Убеленный сединой, благородной внешности врач спокойным голосом, глядя то на отца, то на его питомца, говорил о том, что, хоть и состояние здоровья парнеца – далеко не верх совершенства, но и содержание «энциклопедии» еще не должно быть поводом для паники. Конечно же, увеличение левого желудочка, гастрит, вирус гепатита и прочий энурез – не божья благодать, но и не конец света. Молодой организм, еще развивающийся. При квалифицированном врачебном вмешательстве все можно привести, если даже не в стопроцентную норму, то настолько, что проживешь еще лет до девяноста.
Спасибо, доктор, на добром слове. Только вот не подскажете ли, кто из ваших коллег определил парня при таком букете болезней во флот, куда, как известно, берут не всякого, и уж точно, с вирусом гепатита не берут. Гильметдин, вежливо так взяв со стола ту «энциклопедию», раскрыв на нужной странице, тычет пальцем.
– Вот здесь написано: флот и номер команды – 160299.
Неспешно надев очки, доктор посмотрел туда, куда обличающе воткнулся палец, и, подняв глаза, улыбнулся.
– Нет, это не флот. Вы ошибаетесь, любезный.
– А что ж тогда? Флот написано.
– Написано сокращенно, – последовало объяснение, – фл. означает флюорография. А дальше: от 16.02.99. – это дата проведения флюорографии. То, что написано сокращенно да слитно, без точек, – так вы, наверно, уж знаете о наших почерках. Друг друга мы понимаем. В амбулаторную карту, кроме болезней, никакие рода войск, никакие команды не вписываются.
Тут рот нашего героя, растворившись, таковым и остался, навродь как мышцы подбородка ему свело.
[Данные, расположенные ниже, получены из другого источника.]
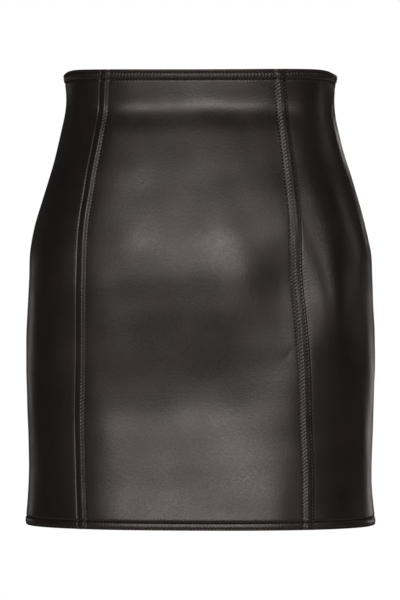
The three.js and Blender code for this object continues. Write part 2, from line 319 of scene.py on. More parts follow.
def crease_axes(crease, turn, down):
    """Distances along and across a slanted crease, in millimetres from its middle."""
    slant = np.radians(crease["slant"])
    across = (turn - np.radians(crease["turn"])) * WAVE_RADIUS
    below = down - crease["down"]
    lengthwise = across * np.cos(slant) + below * np.sin(slant)
    crosswise = below * np.cos(slant) - across * np.sin(slant)
    return lengthwise, crosswise


def relief(turn, down, strength):
    """Slow waves of the hide, and small slanted creases as narrow bells pressed in."""
    total = 0
    for wave in WAVES:
        slant = np.radians(wave["slant"])
        way = turn * WAVE_RADIUS * np.cos(slant) + down * np.sin(slant)
        total = total + wave["tall"] * np.sin(2 * np.pi * way / wave["long"] + wave["phase"])
    for crease in CREASES:
        lengthwise, crosswise = crease_axes(crease, turn, down)
        within = (lengthwise / crease["long"]) ** 2 + (crosswise / crease["wide"]) ** 2
        total = total - crease["deep"] * np.exp(-within)
    return total * strength


def skin(turn, down, height):
    """A point at a height out of the inner face of a plain panel, with the folds in it."""
    lift = height - LEATHER + folds(turn, down)
    return section(turn, down) + outward(turn, down) * lift[..., None]


def further(turn, down, distance):
    """The turn that lies some millimetres further round the skirt."""
    return turn + distance / round_speed(turn, down)


def lap_edge(hand, down):
    """The turn of a lap's outer edge, found by halving between the front and the side."""
    distance = along(LAPS, "left" if hand > 0 else "right", down)
    low = np.zeros_like(distance)
    high = np.full_like(distance, np.pi / 2)
    for _ in range(HALVINGS):
        middle = (low + high) / 2
        short = section(middle, down)[..., 0] < distance
        low = np.where(short, middle, low)
        high = np.where(short, high, middle)
    return hand * (low + high) / 2


def half_slot(down):
    """Half the opening at the centre back: the zip's slot, closing to a seam whose edges press
    together."""
    past = np.clip((down - ZIP_LENGTH) / SLOT_CLOSING, 0, 1)
    return ZIP_SLOT / 2 - (SEWN_OVERLAP / 2 + ZIP_SLOT / 2) * past


def bell(distance, centre, width):
    """A smooth bell, 1 at its centre and nearly 0 two widths away."""
    return np.exp(-(((distance - centre) / width) ** 2))


def bells(distance, lines, rows):
    """A sum of bells, each placed by its distance inside one of the lines."""
    return sum(tall * bell(distance, lines[line] + inside, wide)
               for line, inside, wide, tall in rows)


def rounded(distance, radius):
    """A quarter circle: 0 at an edge, rising to 1 one radius in."""
    t = np.clip(distance / radius, 0, 1)
    return np.sqrt(1 - (1 - t) ** 2)


def eased(distance, start, span):
    """A smooth step from 0 to 1 over a span."""
    t = np.clip((distance - start) / span, 0, 1)
    return t * t * (3 - 2 * t)


class Panel:
    """The grid of one panel: turns round the skirt, rows down it, and how far each point lies
    from the panel's two upright edges, as the running length of its row."""

    def __init__(self, start, stop, first, middle, last):
        self.down = np.linspace(0, LENGTH, ROWS + 1)[:, None]
        near = further(start(self.down), self.down, STEP * np.arange(first * CELL + 1))
        far = further(stop(self.down), self.down, STEP * np.arange(-last * CELL, 1))
        share = np.linspace(0, 1, middle * CELL + 1)[1:-1]
        between = near[:, -1:] + (far[:, :1] - near[:, -1:]) * share
        self.turn = np.hstack([near, between, far])
        self.cells = first + middle + last
        steps = np.linalg.norm(np.diff(section(self.turn, self.down), axis=1), axis=2)
        self.from_start = np.hstack([np.zeros_like(self.down), np.cumsum(steps, axis=1)])
        self.from_stop = self.from_start[:, -1:] - self.from_start
        self.above_hem = LENGTH - self.down

    def shape(self, high, low, edge, uneven):
        """Sets both faces of the wall. They part at the rims like the rim of a coin: the share
        of the wall's thickness follows a quarter circle in from each edge."""
        middle = (high + low) / 2
        rim = rounded(self.down, LEATHER) * rounded(self.above_hem, LEATHER) * edge
        soft = relief(self.turn, self.down, uneven)
        self.outer = skin(self.turn, self.down, middle + (high - middle) * rim + soft)
        self.inner = skin(self.turn, self.down, middle - (middle - low) * rim + soft)
        self.inner[0] = self.outer[0]
        self.inner[-1] = self.outer[-1]
        self.inner[:, 0] = self.outer[:, 0]
        self.inner[:, -1] = self.outer[:, -1]

    def cut(self):
        """Widest width, longest length and area of the leather, with its turned edges."""
        rows = np.linalg.norm(np.diff(self.outer, axis=1), axis=2).sum(axis=1)
        length = LENGTH + 2 * TURNING
        area = rows.mean() * length
        return (rows.max() * MM, length * MM), area * MM * MM


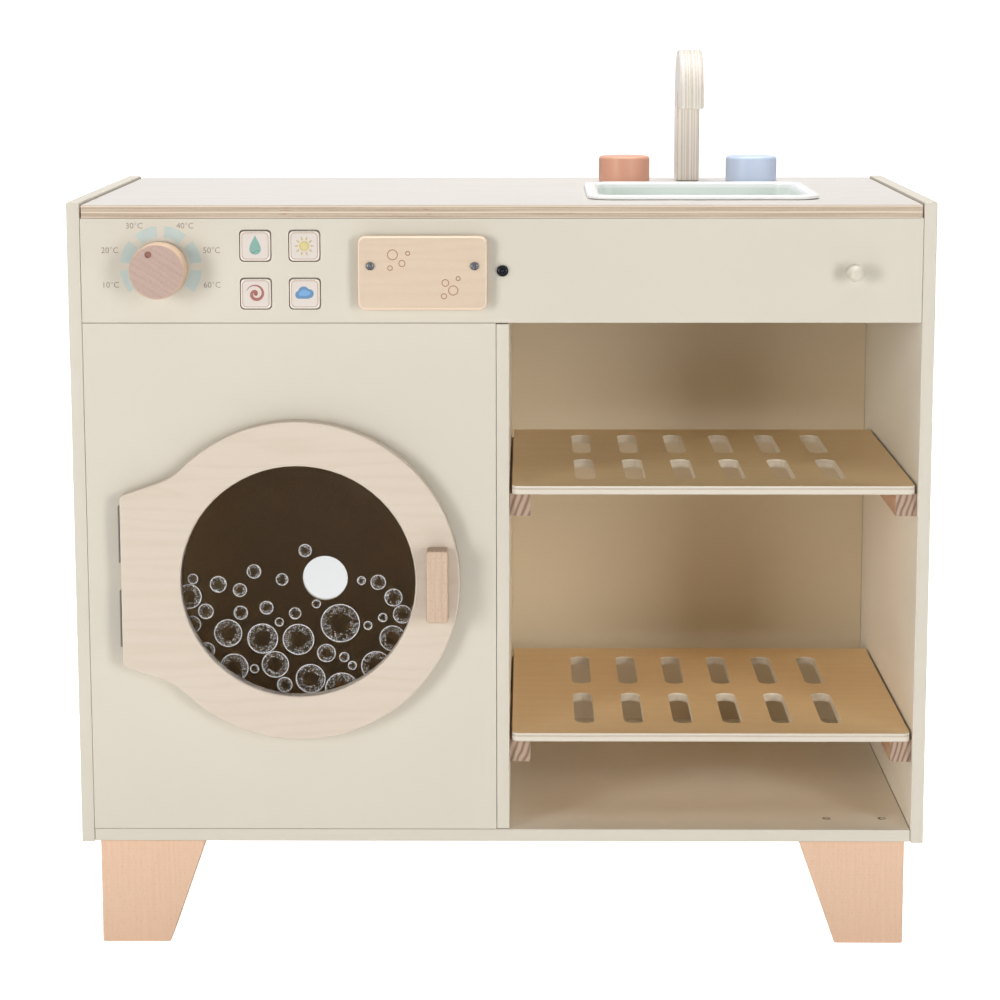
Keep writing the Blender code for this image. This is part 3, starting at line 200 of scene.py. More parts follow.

Вот такая флотская история случилась.
Но не беда. Ту госпожу по имени Неудача переживут Гильметдин с семейством. Это она, ведьма, столкнула их с проливавшим кровь мешками Нажметдином и членами комиссии, которые, выполняя план, пытались спровадить Зайни на армейскую службу. Не беда. Все переживется. Все перемелется – мука будет. Главное – растет новое поколение. Утверждают, хлипковатое, болезненное. Так ведь и время такое. Но поколение – новое. На смену устаревающему, для которого, если патриотизм, – то, значит, непременно в бой, якобы, за Родину и для Родины. Болезни излечатся. Живы будем – не умрем. И станут Зайни и его сомышленники мир строить. Такой, когда тебе ни Чечня, ни даже стройбат.